Neither Wheeler nor Lugo have had terrific springs as each carries a 5.11 and 5.56 Grapefruit League ERA, respectively. However, Carig notes that Wheeler has impressed simply by appearing healthy and brandishing a fastball that once again sits in the mid- to high-90’s. Lugo, meanwhile, proved crucial to the Mets last year, posting a 2.67 ERA across eight starts and nine relief appearances.
Nick Groke of the Denver Post reports that the Rockies agreed to a $200 million, 30-year lease with the Metropolitan Baseball Stadium District, which is the state division that owns Coors Field.
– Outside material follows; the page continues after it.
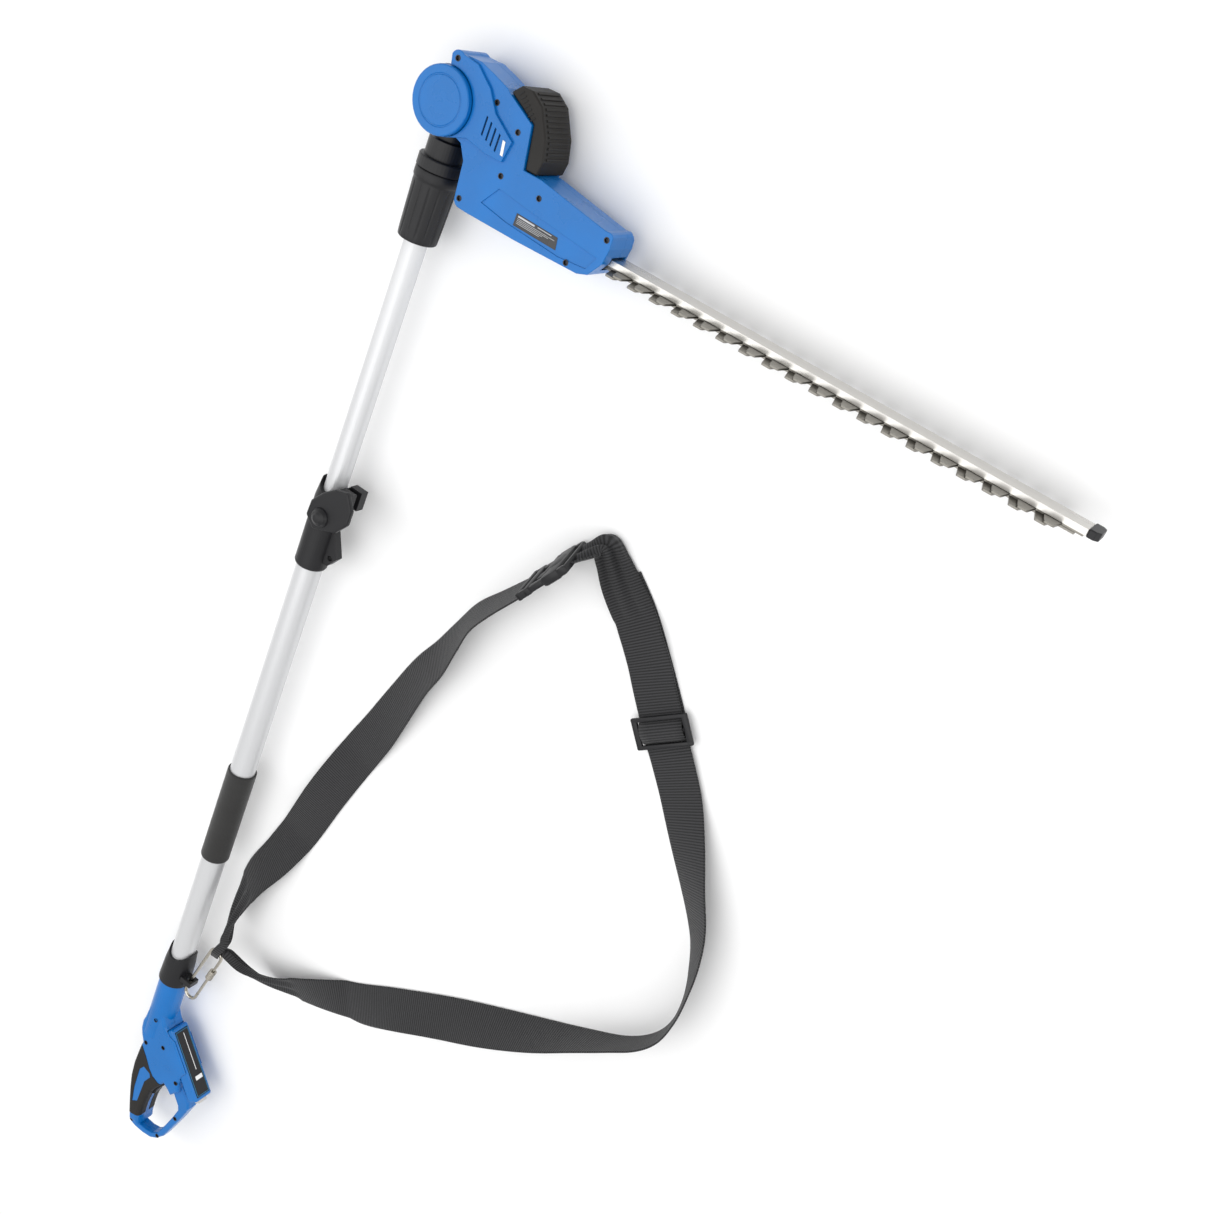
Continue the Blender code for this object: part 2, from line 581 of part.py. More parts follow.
def frame_outline():
    """The slimmer bar in front of the fingers and below them."""
    low = [(-3, -1378), (2, -1398), (4, -1416), (9, -1427), (19, -1429), (33.5, -1428.5), (47, -1425.5)]
    bar = [(56.5, -1418.5), (65.5, -1406), (72.5, -1385), (81.5, -1358), (89, -1331), (86, -1321)]
    return low + bar + [(77, -1312.5), (66, -1303), (50, -1291), (22, -1300)]


def finger_hole():
    return [(42, -1313), (52, -1317.5), (60, -1326.5), (71, -1338.5), (74, -1346), (69.5, -1364), (62.5, -1387),
            (55, -1408), (47, -1416), (36, -1419.5), (22, -1419.5), (17, -1411), (17, -1385), (22, -1350)]


def pad_outline():
    """The soft part of the grip, which wraps its back and its front, around a hard inset."""
    return [(-30, -1287), (-3, -1287), (7, -1298), (17, -1311), (25, -1318), (32, -1320), (50, -1326), (50, -1396),
            (24, -1399), (10, -1403), (-30, -1408)]


def inset_outline():
    return [(3, -1324), (8, -1315), (20, -1318), (22.5, -1323), (16, -1337), (14.5, -1376), (7, -1382), (3.5, -1357)]


def handle_blank(name, look, grow):
    """The upper half of the thick part, grown all round by grow, without its rooms."""
    return rounded_plate(name, look, body_outline(), None, -9.0, GRIP_HALF, grow)


def handle_rooms(tag):
    switch_room = [(-5, -1300), (24, -1300), (24, -1340), (20, -1360), (18, -1372), (3, -1372), (-2, -1357), (-4.8, -1340)]
    wire_room = [(-8, -1238), (14, -1238), (24, -1262), (24, -1301), (-5, -1301), (-3, -1281), (-8, -1264)]
    return [
        plate("switch_room" + tag, None, [switch_room], -12, 11.5),
        plate("wire_room" + tag, None, [wire_room], -12, 11.5),
        plate("trigger_room" + tag, None, [rectangle(9.5, -1359, 46, -1320)], -12, 7.0),
        plate("lock_room" + tag, None, [rectangle(-20, -1318, 0, -1303)], -12, 5.2)]


HANDLE_SCREWS = [(4, -1230, 18.8), (27, -1263, 16), (62, -1299, 16), (74.5, -1361.5, 9), (57, -1412, 9),
                 (10.5, -1421, 9), (-0.5, -1277, 16)]


def make_handle():
    shell = handle_blank("handle_shell_upper", "blue_plastic", 0.0)
    barrel = turned("barrel", None, (0, -1262, 0), "Y", [(0, 96.2), (18.3, 96.2), (18.3, 0), (0, 0)], 36)
    front_bar = rounded_plate("front_bar", None, frame_outline(), finger_hole(), -8.0, FRAME_HALF, 0.0, 3.5, 2.5)
    join(shell, barrel, front_bar)
    cut(shell, block("below", None, (0, -1300, -50 + GAP / 2), (300, 400, 100)),
        rod("tube_room", None, (0, -1240, 0), "Y", 100, LOWER_TUBE_R + GAP, 36),
        block("battery_room", None, battery_frame(0, -10.8, 0), (25, 11, 16.6), BATTERY_ANGLE),
        block("dock", None, battery_frame(30, 11.0, 0), (163, 39.8, BATTERY_SIZE[2] + 0.6), BATTERY_ANGLE))
    cut(shell, *handle_rooms(""))
    recess = plate("pad_recess", None, [pad_outline(), inset_outline()], 3.0, 60)
    cut(recess, handle_blank("recess_core", None, -1.7))
    cut(shell, recess)
    for number, (x, y, top) in enumerate(HANDLE_SCREWS):
        cut(shell, rod("grip_screw_%d" % number, None, (x, y, top - 2.4), "Z", 12, 2.5, 10))
    mirrored(shell, "handle_shell_lower")

    pad = plate("grip_pad_upper", "soft_black", [pad_outline(), inset_outline()], 3.3, 60)
    inside = pad.modifiers.new("inside", "BOOLEAN")
    inside.operation = "INTERSECT"
    inside.solver = "EXACT"
    inside.object = handle_blank("pad_blank", None, 0.4)
    cut(pad, handle_blank("pad_core", None, -1.4), *handle_rooms("_pad"))
    mirrored(pad, "grip_pad_lower")

    bore = LOWER_TUBE_R + GAP
    collar = turned("handle_collar", "black_plastic", (0, -1165.2, 0), "Y",
                    [(17.2, 54), (19.5, 30), (20.4, 6), (20.4, 0), (bore, 0), (bore, 54)], 40)
    eye = block("eye", None, (25.5, SNAP_EYE[1], SNAP_EYE[2]), (17, 7, 15))
    join(collar, eye)
    cut(collar, saddle("collar_saddle", -1105),
        rod("eye_hole", None, (SNAP_EYE[0], -1155, SNAP_EYE[2]), "Y", 20, 4.2, 20))


def make_controls():
    blade = [(14, -1322.5), (31, -1322), (40, -1325), (41, -1329), (36, -1338), (32, -1347), (30.5, -1355),
             (28, -1357), (14, -1357)]
    trigger = plate("trigger", "black_plastic", [blade], -6.4, 6.4)
    bevel(trigger, 1.0, 1, 40)
    block("lock_button", "black_plastic", (-5.8, -1310.5, 0), (11.5, 13.5, 9.4), 0.0, 1.0)
    block("trigger_switch", "soft_black", (3.5, -1337, 0), (12.4, 27, 16))
    coil_body = coil("trigger_spring", "steel", (0.0, 0.0), 0.0, 11.0, 3.2, 0.4, 4)
    coil_body.location = at(8.0, -1364.5, -5.5)
    block("battery_terminals", "black_plastic", battery_frame(0, -11.6, 0), (24, 8.4, 15.6), BATTERY_ANGLE)


def battery_frame(u, v, z):
    """A point in the battery's own axes, u along it and v out of its face, as pole coordinates."""
    cos_a = math.cos(BATTERY_ANGLE)
    sin_a = math.sin(BATTERY_ANGLE)
    x0, y0, z0 = BATTERY_CENTRE
    return (x0 + u * cos_a - v * sin_a, y0 + u * sin_a + v * cos_a, z0 + z)


def make_battery():
    length, thick, width = BATTERY_SIZE
    case = block("battery_case", "blue_plastic", BATTERY_CENTRE, BATTERY_SIZE, BATTERY_ANGLE)
    bevel(case, 3.0, 2)
    cut(case, block("cell_room", None, battery_frame(0, -0.3, 0), (length - 8, 13.2, width - 3.6), BATTERY_ANGLE),
        block("rail_slot", None, battery_frame(-22, -10.8, 0), (70, 8, 18), BATTERY_ANGLE),
        block("panel_recess", None, battery_frame(0, thick / 2, 0), (length - 10, 2.0, width - 6), BATTERY_ANGLE),
        block("latch_room", None, battery_frame(length / 2, 0, 0), (10, 9, 14), BATTERY_ANGLE))
    block("battery_panel", "black_plastic", battery_frame(0, thick / 2 - 0.1, 0), (length - 10.6, 1.0, width - 6.6),
          BATTERY_ANGLE)
    block("battery_latch", "black_plastic", battery_frame(length / 2 + 0.6, 0, 0), (7.0, 8.4, 13.2), BATTERY_ANGLE)
    for index in range(5):
        block("battery_cell_%d" % (index + 1), "cell_foil", battery_frame(-2, 2.6 * index - 5.5, 0), (86, 2.4, 23),
              BATTERY_ANGLE)


# ---- shoulder strap ----------------------------------------------------------------------------

def smooth_run(stations, steps):
    """Catmull-Rom curve through the stations, steps points to each span."""
    run = []
    last = len(stations) - 1
    for i in range(last):
        before = Vector(stations[max(i - 1, 0)])
        one = Vector(stations[i])
        two = Vector(stations[i + 1])
        after = Vector(stations[min(i + 2, last)])
        for k in range(steps):
            t = k / steps
            run.append(0.5 * ((2 * one) + (two - before) * t + (2 * before - 5 * one + 4 * two - after) * t * t
                              + (3 * one - before - 3 * two + after) * t ** 3))
    run.append(Vector(stations[-1]))
    return run


def band(name, stations, steps=3):
    """Webbing along stations of (x, y, lift, roll in degrees, width); roll 0 lies flat on the floor."""
    run = smooth_run(stations, steps)
    bm = bmesh.new()
    rows = []
    for i, (x, y, lift, roll, width) in enumerate(run):
        lift = max(lift, 0.0)
        ahead = run[min(i + 1, len(run) - 1)] - run[max(i - 1, 0)]
        forward = Vector((ahead[0], ahead[1], 0.0)).normalized()
        side = Vector((0, 0, 1)).cross(forward)
        angle = math.radians(roll)
        across = side * math.cos(angle) + Vector((0, 0, 1)) * math.sin(angle)
        normal = Vector((0, 0, 1)) * math.cos(angle) - side * math.sin(angle)
        height = FLOOR + lift + abs(math.sin(angle)) * width / 2 + WEBBING_THICK / 2 + 0.2
        middle = Vector((x, y, height + AXIS_Z))
        rows.append([bm.verts.new((middle + across * a * width / 2 + normal * b * WEBBING_THICK / 2) * MM)
                     for a, b in ((-1, -1), (1, -1), (1, 1), (-1, 1))])
    # both faces are split along the same diagonal, so a twist never crosses them
    for one, two in zip(rows, rows[1:]):
        bm.faces.new((one[0], one[1], two[1]))
        bm.faces.new((one[0], two[1], two[0]))
        bm.faces.new((one[2], one[3], two[2]))
        bm.faces.new((one[3], two[3], two[2]))
        for k in (1, 3):
            bm.faces.new((one[k], one[(k + 1) % 4], two[(k + 1) % 4], two[k]))
    bm.faces.new(rows[0][::-1])
    bm.faces.new(rows[-1])
    obj = mesh_object(name, bm)
    obj.location = (0.0, 0.0, 0.0)
    PARTS.objects.link(obj)
    obj.data.materials.append(material("webbing"))
    return obj


STRAP_LEFT = [(58, -1054, 34, -75, 14), (53, -1040, 24, -62, 26), (46, -1014, 8, -40, 42), (49, -969, 0, -28, 50),
              (67, -919, 0, -12, 50), (85, -859, 0, 4, 50), (100, -799, 0, 10, 50), (118, -733, 0, 1, 50),
              (136, -679, 0, -9, 50), (150, -631, 0, -20, 50), (165, -580, 0, -31, 50), (180, -544, 0, -40, 50),
              (192, -506, 0, -51, 50), (203, -473, 0, -60, 50), (222, -443, 0, -68, 50), (247, -407, 0, -72, 50)]
STRAP_RIGHT = [(305, -319, 4, -36, 28), (319, -334, 4, -26, 34), (338, -354, 4, -13, 42), (370, -385, 3.4, 2, 50),
               (395, -412, 3.4, 0, 50), (414, -436, 3.4, 0, 50), (442, -470, 3, 0, 50), (464, -495, 2, 2, 50),
               (488, -525, 0, 5, 50), (514, -559, 0, 17, 50), (540, -594, 0, 32, 50), (563, -627, 0, 42, 50),
               (577, -656, 0, 54, 50), (586, -690, 0, 65, 50), (591, -722, 0, 75, 50), (589, -755, 0, 84, 50),
               (576, -784, 0, 94, 50), (550, -811, 0, 98, 50), (511, -840, 0, 88, 50), (468, -871, 0, 72, 50),
               (411, -910, 0, 52, 50), (352, -950, 0, 32, 50), (290, -991, 0, 26, 50), (241, -1027, 0, 8, 50),
               (198, -1050, 0, -12, 50), (154, -1069, 2, -30, 48), (120, -1078, 10, -42, 40), (92, -1077, 22, -52, 26),
               (68, -1068, 32, -62, 16)]
STRAP_TAIL = [(330, -352, 0, 0, 50), (360, -376, 0, 0, 50), (395, -413, 0, 0, 50), (424, -446, 0, 0, 50)]


def make_strap():
    band("strap_left", STRAP_LEFT)
    band("strap_right", STRAP_RIGHT)
    band("strap_tail", STRAP_TAIL)
    make_buckle()
    frame = plate("strap_slider", "black_plastic",
                  [rectangle(-33, -17, 33, 17), rectangle(-27, -13, 27, -2.5), rectangle(-27, 2.5, 27, 13)],
                  -2.0, 2.0, (439, -467, FLOOR + 8.2))
    frame.rotation_euler = (0.0, 0.0, math.radians(40.0))


def make_buckle():
    heading = math.radians(58.0)
    tilt = math.radians(-74.0)
    base = Vector((250.0, -402.0, FLOOR + 31.5))
    forward = Vector((math.cos(heading), math.sin(heading), 0.0))
    for name, near, far, width, thick in (("buckle_plug", 1.0, 38.0, 54.0, 9.0), ("buckle_socket", 38.6, 72.0, 60.0, 12.0)):
        middle = base + forward * (near + far) / 2
        piece = block(name, "black_plastic", tuple(middle), (far - near, width, thick))
        piece.rotation_euler = (tilt, 0.0, heading)
        bevel(piece, 2.5, 2)


def snap_point(x, y):
    """World position of a point given along and across the snap hook, from its eye."""
    cos_a = math.cos(SNAP_TILT)
    sin_a = math.sin(SNAP_TILT)
    return (SNAP_EYE[0] + x * cos_a - y * sin_a, SNAP_EYE[1] + x * sin_a + y * cos_a, SNAP_EYE[2])


def make_carabiner():
    """Long snap hook. Its left leg runs through the collar's eye."""
    wire = 2.2
    width = 18.0
    low = -12.0
    high = 68.0
    points = ([(width, 58.0)] + arc(width / 2, high, width / 2, 0, 180, 8)
              + arc(width / 2, low, width / 2, 180, 360, 8) + [(width, -4.0)])
    curve = bpy.data.curves.new("carabiner_hook", "CURVE")
    curve.dimensions = "3D"
    curve.bevel_depth = wire * MM
    curve.bevel_resolution = 2
    curve.use_fill_caps = True
    spline = curve.splines.new("POLY")
    spline.points.add(len(points) - 1)
    for point, (x, y) in zip(spline.points, points):
        point.co = (x * MM, y * MM, 0.0, 1.0)
    place(bpy.data.objects.new("carabiner_hook", curve), SNAP_EYE, "steel", (0.0, 0.0, SNAP_TILT))
    gate = rod("carabiner_gate", "steel", snap_point(width, -3.5), "Y", 61.0, 1.9, 14)
    gate.rotation_euler = (-math.pi / 2, 0.0, SNAP_TILT)
    nut = ring("carabiner_nut", "steel", snap_point(width, 30.0), "Y", 4.2, 2.15, 16, 12)
    nut.rotation_euler = (-math.pi / 2, 0.0, SNAP_TILT)


make_lower_pole()
make_clamp()
make_upper_pole()
make_head_shell()
make_pivot_caps()
make_motor()
make_gearbox()
make_blades()
make_guide_bar()
make_handle()
make_controls()
make_battery()
make_strap()
make_carabiner()
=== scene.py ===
"""Battery pole hedge trimmer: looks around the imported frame. Metres, in the model's own frame."""
import json
import math

import bmesh
import bpy
from mathutils import Matrix, Vector


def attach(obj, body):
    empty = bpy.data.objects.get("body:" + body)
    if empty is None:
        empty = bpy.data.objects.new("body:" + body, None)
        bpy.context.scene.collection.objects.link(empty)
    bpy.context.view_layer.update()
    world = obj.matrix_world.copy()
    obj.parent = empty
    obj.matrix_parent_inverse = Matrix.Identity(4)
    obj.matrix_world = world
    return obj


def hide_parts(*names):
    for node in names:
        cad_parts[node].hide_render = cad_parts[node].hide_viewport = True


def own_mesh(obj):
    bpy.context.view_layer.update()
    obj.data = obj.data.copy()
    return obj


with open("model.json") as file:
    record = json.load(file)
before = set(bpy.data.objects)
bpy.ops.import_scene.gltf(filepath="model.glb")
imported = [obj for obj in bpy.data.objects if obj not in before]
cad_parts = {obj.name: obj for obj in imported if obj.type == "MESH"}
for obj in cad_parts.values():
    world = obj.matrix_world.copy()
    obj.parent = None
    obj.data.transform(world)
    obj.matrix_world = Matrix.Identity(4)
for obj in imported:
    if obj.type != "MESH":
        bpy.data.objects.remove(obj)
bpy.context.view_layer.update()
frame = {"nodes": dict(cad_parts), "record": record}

NODES = frame["nodes"]
MM = 0.001
AXIS_Z = 36.0                      # the pole's axis above the floor
FLOOR = -AXIS_Z


def at(x, y, z=0.0):
    """A point in millimetres from the pole's axis, as a place in the frame."""
    return Vector((x, y, z + AXIS_Z)) * MM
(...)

As part of the deal, the Rockies will lease and develop a plot of land south of the stadium, which will cost the team $125 million for 99 years.
As Groke points out, had the Rockies not reached a deal by Thursday, March 30, the lease would have rolled over for five more years.
Rockies owner Dick Monfort issued a statement, saying, “We are proud that Coors Field will continue to be a vital part of a vibrant city, drawing fans from near and far and making our Colorado residents proud.”
The Rockies moved into Coors Field in 1995. It is the National League’s third oldest stadium. In that span of time, the Rockies have made the playoffs three times, the last coming in 2009 when they lost in the NLDS to the Phillies. The Rockies were swept in the 2007 World Series by the Red Sox.